Author interview with Deborah Swift author of The Lady's Slipper

This interview can be found at Historical Novels.info  Here is the link to the original interview.   We are giving a copy of this book away, details will be posted tomorrow at Friday ARC giveaways.  Thanks

Deborah Swift Interview

December 7, 2010

HistoricalNovels.info interviews
the author of The Lady's Slipper



Author Deborah SwiftIt was great to have Deborah Swift visit the blog on December 7, 2010, to talk about her debut novel The Lady's Slipper, about a seventeenth-century woman whose theft of a flower changes her life dramatically. Welcome, Deborah!

Alice's shoes appear and disappear through the novel. Did you consciously set out to include these literal lady's slippers to echo the lady's slipper orchid, or did Alice's shoes appear on the page before you realized what you had done?
The idea of using a woman's shoe arose naturally from the name of the flower, and I thought it would be interesting if another character could have a similar fascination for her lady's slippers (shoes) as Alice has for the orchid. For someone poorer, material comforts might be more important than the natural world, and I wanted a contrast of priorities. So yes, it was intended from the outset. In my first draft Ella the maid referred to the shoes as "slippers," but later I decided it would be a better reader experience if the readers made the link themselves and changed the wording to "shoes" except for a single reference.

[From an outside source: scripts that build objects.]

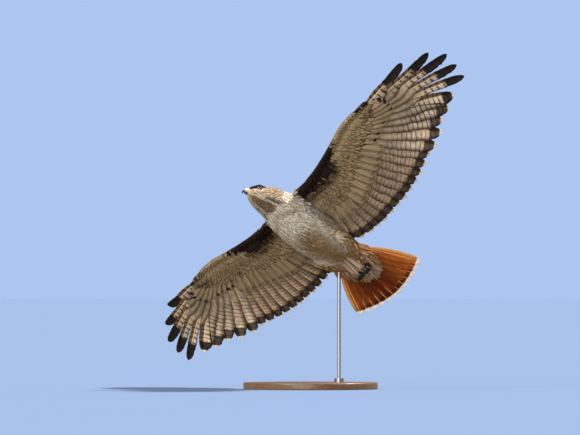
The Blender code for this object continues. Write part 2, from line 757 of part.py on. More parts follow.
def bill_upper_node(collection):
    """Hooked upper bill with its cere and nostrils."""
    bill = loft("bill_upper", [bill_ring(*station, 0.85) for station in UPPER_BILL], collection)
    x, y, z = NOSTRIL
    nostrils = [ball("cut", NOSTRIL_RADIUS, (x, side * y, z), collection, 10, 6) for side in (1.0, -1.0)]
    fuse(bill, nostrils, 'DIFFERENCE')
    return turned(bill)


def bill_lower_node(collection):
    """Lower bill, closed under the upper one."""
    rings = [bill_ring(*station, 0.75, 10) for station in LOWER_BILL]
    return turned(loft("bill_lower", rings, collection))


def arc_path(centre, lateral, start, end, radius, thick, thin, steps):
    """Points and radii round a curl in the upright plane; angles run from forward through up."""
    path = []
    for t in np.linspace(0.0, 1.0, steps):
        turn = math.radians(start + (end - start) * t)
        path.append((centre[0] + radius * math.cos(turn), lateral,
                     centre[2] + radius * math.sin(turn), thick + (thin - thick) * t))
    return path


def foot_nodes(side, label, collection):
    """One clenched foot and its four claws."""
    centre = (FIST_CENTRE[0], FIST_CENTRE[1] * side, FIST_CENTRE[2])
    ankle = THIGH_PATH[-1]
    heel = (ankle[0] + TARSUS_RADIUS, ankle[1] * side, ankle[2], TARSUS_RADIUS)
    palm = (centre[0], centre[1], centre[2] + TOE_CURL, TARSUS_RADIUS * 1.1)
    toes = []
    claws = []
    gap_turn = math.degrees(GAP / TOE_CURL)
    for k in (-1, 0, 1):
        lateral = centre[1] + k * TOE_SPACING
        toes.append(bead("toe", arc_path(centre, lateral, 90.0, TOE_END, TOE_CURL, TOE_RADIUS, 0.0026, 9),
                         bpy.context.scene.collection, sides=8))
        if k:
            bridge = [(palm[0], centre[1], palm[2], TOE_RADIUS), (palm[0], lateral, palm[2], TOE_RADIUS)]
            toes.append(web(bridge))
        claw = arc_path(centre, lateral, TOE_END + gap_turn, TOE_END + CLAW_LENGTH, TOE_CURL, CLAW_RADIUS,
                        0.0003, 6)
        name = "claw_" + label + "_" + ("inner", "middle", "outer")[int(k * side) + 1]
        claws.append(bead(name, claw, collection, sides=8))
    lateral = centre[1] + 0.5 * TOE_SPACING * side
    toes.append(bead("toe", arc_path(centre, lateral, 90.0, HALLUX_END, TOE_CURL, TOE_RADIUS, 0.0026, 5),
                     bpy.context.scene.collection, sides=8))
    claw = arc_path(centre, lateral, HALLUX_END - gap_turn, HALLUX_END - 1.1 * CLAW_LENGTH, TOE_CURL,
                    CLAW_RADIUS, 0.0003, 6)
    claws.append(bead("claw_" + label + "_hind", claw, collection, sides=8))
    middle = tuple(0.5 * (h + p) for h, p in zip(heel[:3], palm[:3]))
    foot = bead("foot_" + label, [heel, (*middle, TARSUS_RADIUS), palm], collection, sides=10)
    fuse(foot, toes)
    fuse(foot, [bead("cut", thigh_path(side, GAP), bpy.context.scene.collection)], 'DIFFERENCE')
    return [foot] + claws


def web(ends):
    """A short round bar across the palm that carries an outer toe."""
    (x, y0, z, radius), (x1, y1, z1, radius1) = ends
    angle = np.linspace(0.0, 2.0 * math.pi, 8, endpoint=False)
    circle = np.stack([np.cos(angle), np.zeros(8), np.sin(angle)], axis=1)
    start = np.array([x, y0, z]) + radius * 0.93 * circle
    stop = np.array([x1, y1, z1]) + radius1 * 0.93 * circle
    return loft("web", [start, stop], bpy.context.scene.collection)


def stand_nodes(collection):
    """Flat round base, collar and upright rod, in world coordinates."""
    bpy.ops.mesh.primitive_cylinder_add(vertices=48, radius=BASE_RADIUS, depth=BASE_HEIGHT,
                                        location=(0.0, 0.0, 0.5 * BASE_HEIGHT))
    base = bpy.context.active_object
    base.name = "stand_base"
    edge = base.modifiers.new("edge", 'BEVEL')
    edge.width = BASE_BEVEL
    edge.segments = 2
    bpy.ops.mesh.primitive_cylinder_add(vertices=24, radius=COLLAR_RADIUS, depth=COLLAR_HEIGHT,
                                        location=(*ROD_PLACE, BASE_HEIGHT + GAP + 0.5 * COLLAR_HEIGHT))
    collar = bpy.context.active_object
    collar.name = "stand_collar"
    foot = BASE_HEIGHT + 2.0 * GAP + COLLAR_HEIGHT
    bpy.ops.mesh.primitive_cylinder_add(vertices=16, radius=ROD_RADIUS, depth=SHOULDER_HEIGHT - foot,
                                        location=(*ROD_PLACE, 0.5 * (SHOULDER_HEIGHT + foot)))
    rod = bpy.context.active_object
    rod.name = "stand_rod"
    for obj in (base, collar, rod):
        for home in list(obj.users_collection):
            home.objects.unlink(obj)
        collection.objects.link(obj)
    return base, collar, rod


def main():
    clear_scene()
    hawk = new_collection("red_tailed_hawk")
    cutters = new_collection("cutters")
    plumage = material("plumage_pale", (0.62, 0.52, 0.40), 0.85)
    crown = material("plumage_head", (0.50, 0.33, 0.20), 0.85)
    tail_red = material("tail_red", (0.62, 0.24, 0.08), 0.80)
    wing_brown = material("wing_feathers", (0.42, 0.34, 0.26), 0.80)
    horn = material("bill_horn", (0.10, 0.10, 0.12), 0.35)
    iris = material("eye_brown", (0.06, 0.03, 0.02), 0.10)
    scales = material("foot_skin", (0.30, 0.22, 0.10), 0.60)
    claw_black = material("claw_black", (0.02, 0.02, 0.02), 0.30)
    wood = material("stand_wood", (0.13, 0.08, 0.05), 0.45)
    steel = material("stand_steel", (0.55, 0.55, 0.56), 0.35, 1.0)

    def torso_skin():
        return body_length("cut", TORSO_FRONT + 0.02, TAIL_FRONT - 0.07, 16, cutters, GAP)

    head = head_node(hawk)
    neck = body_length("neck", NECK_FRONT, TORSO_FRONT + GAP, 4, hawk)
    torso = body_length("torso", TORSO_FRONT, TAIL_FRONT + GAP, 14, hawk)
    fuse(torso, thigh_cutters(GAP), 'DIFFERENCE')
    tail = body_length("tail", TAIL_FRONT, TAIL_COVERT_END, 7, hawk)
    fuse(tail, [rectrix(i, hawk) for i in range(RECTRICES)])
    fuse(tail, thigh_cutters(GAP), 'DIFFERENCE')
    bird = [(head, crown), (neck, crown), (torso, plumage), (tail, tail_red)]
    bird.append((bill_upper_node(hawk), horn))
    bird.append((bill_lower_node(hawk), horn))
    for side, label in ((1.0, "left"), (-1.0, "right")):
        bird.append((eye_node(side, label, hawk), iris))
        bird += [(node, wing_brown) for node in wing_nodes(side, label, hawk, torso_skin)]
        thigh = bead("thigh_" + label, thigh_path(side), hawk)
        bird.append((thigh, plumage))
        foot, *claws = foot_nodes(side, label, hawk)
        bird.append((foot, scales))
        bird += [(claw, claw_black) for claw in claws]

    attitude = bpy.data.objects.new("hawk_attitude", None)
    hawk.objects.link(attitude)
    attitude.location = (*SHOULDER_OFFSET, SHOULDER_HEIGHT)
    attitude.rotation_mode = 'XYZ'
    attitude.rotation_euler = Euler((BANK, -CLIMB, HEADING), 'XYZ')
    for node, skin in bird:
        node.parent = attitude
        node.data.materials.clear()
        node.data.materials.append(skin)

    base, collar, rod = stand_nodes(hawk)
    rump = body_length("cut", TORSO_FRONT, TAIL_COVERT_END, 16, cutters, GAP)
    rump.parent = attitude
    thigh = bead("cut", thigh_path(-1.0, GAP), cutters)
    thigh.parent = attitude
    bpy.context.view_layer.update()
    fuse(rod, [rump, thigh], 'DIFFERENCE')
    for node, skin in ((base, wood), (collar, steel), (rod, steel)):
        node.data.materials.clear()
        node.data.materials.append(skin)
    bpy.data.collections.remove(cutters)


main()
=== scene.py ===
import json
import math
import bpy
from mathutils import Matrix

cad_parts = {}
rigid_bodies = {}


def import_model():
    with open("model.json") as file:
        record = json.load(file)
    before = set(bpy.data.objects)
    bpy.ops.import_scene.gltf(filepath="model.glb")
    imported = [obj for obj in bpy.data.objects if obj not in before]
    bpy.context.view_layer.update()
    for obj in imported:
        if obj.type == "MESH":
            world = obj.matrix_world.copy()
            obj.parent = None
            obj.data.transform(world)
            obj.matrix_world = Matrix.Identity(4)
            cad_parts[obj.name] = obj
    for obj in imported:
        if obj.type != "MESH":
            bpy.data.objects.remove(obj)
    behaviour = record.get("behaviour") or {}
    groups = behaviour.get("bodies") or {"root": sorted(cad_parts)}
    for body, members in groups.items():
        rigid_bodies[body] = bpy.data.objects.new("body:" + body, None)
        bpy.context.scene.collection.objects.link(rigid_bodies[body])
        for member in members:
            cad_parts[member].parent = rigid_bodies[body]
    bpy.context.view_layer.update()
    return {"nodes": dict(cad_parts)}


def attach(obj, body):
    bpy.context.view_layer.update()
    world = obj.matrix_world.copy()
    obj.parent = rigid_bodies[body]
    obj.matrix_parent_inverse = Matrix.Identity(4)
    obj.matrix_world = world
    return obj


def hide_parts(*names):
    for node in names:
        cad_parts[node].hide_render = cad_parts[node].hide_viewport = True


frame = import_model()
from types import SimpleNamespace

import bpy
import numpy as np
from mathutils import Euler, Matrix, Vector
from mathutils.bvhtree import BVHTree

bl_info = {
    "name": "Soaring Hawk",
    "version": (1, 0, 0),
    "blender": (4, 5, 0),
    "location": "View3D > Sidebar > Hawk",
    "description": "Plumage, head, feet and display stand of a life-size soaring hawk",
    "category": "Add Mesh",
}


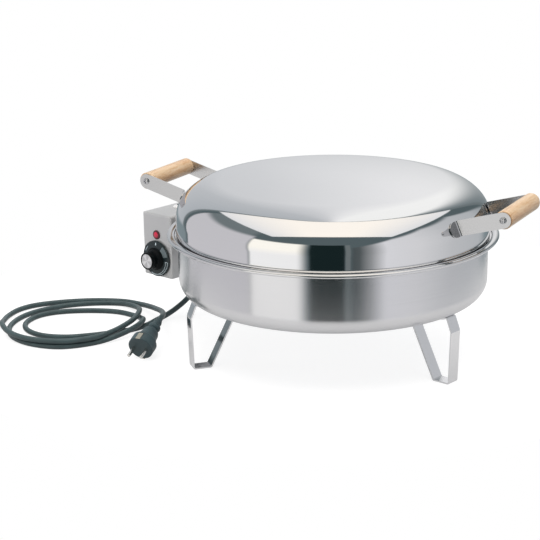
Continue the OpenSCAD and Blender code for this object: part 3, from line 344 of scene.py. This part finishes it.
LOOKS = {
    "left_handle_straps": STRAP, "right_handle_straps": STRAP, "left_handle_bar": BEECH,
    "right_handle_bar": BEECH, "handle_screws": ZINC, "right_leg": LEG, "front_leg": LEG,
    "back_leg": LEG, "leg_screws": ZINC, "leg_nuts": ZINC, "neck_housing": SATIN,
    "neck_rivets": ZINC, "box_cover": SATIN, "box_base": SATIN, "box_screws": ZINC,
    "thermostat_body": CREAM, "thermostat_nut": ZINC, "thermostat_shaft": ZINC, "knob": DEEP,
    "knob_skirt": BLACK, "knob_insert": SPUN_ALU, "lamp_bezel": BEZEL, "lamp_lens": LENS,
    "lamp_body": CREAM, "safety_cutout": HEATPROOF, "reset_bezel": CHROME,
    "reset_button": HEATPROOF, "terminal_block": CREAM, "heating_element": TUBE,
    "element_pins": ZINC, "element_glands": BRASS, "element_brackets": ZINC,
    "element_clips": ZINC, "reflector_dish": DISH, "grate_seats": DISH, "grill_grate": WIRE,
    "strain_relief": RUBBER, "plug_body": RUBBER, "plug_pins": PIN, "plug_earth_clips": CLIP,
    "pan_shell": PAN, "lid_shell": LID, "mains_cord": CORD, "thermostat_bulb": ZINC,
}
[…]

You write with great sympathy of your Quaker characters. Have you ever attended a Quaker meeting?
I attended Quaker meetings as part of my research, but am not a regular attender. From my experiences there I admire the Quakers' lack of dogma, and their idea that each person must enquire for him/herself. Of course there are many different types of Quakers now, but they all have the silent meeting at their heart. I am also interested in why attending to silence - an absence, can make people re-assess what is meaningful.

Are there circumstances under which you might, yourself, be tempted to steal a flower?
On spring walks I am always tempted to come home with armfuls of bluebells or other wild flowers, but if everyone did that we would have no wild flowers left, so I refrain. Finding out so much about the fight to preserve our native species means I won't be tempted, besides - Alice's experience has put me off!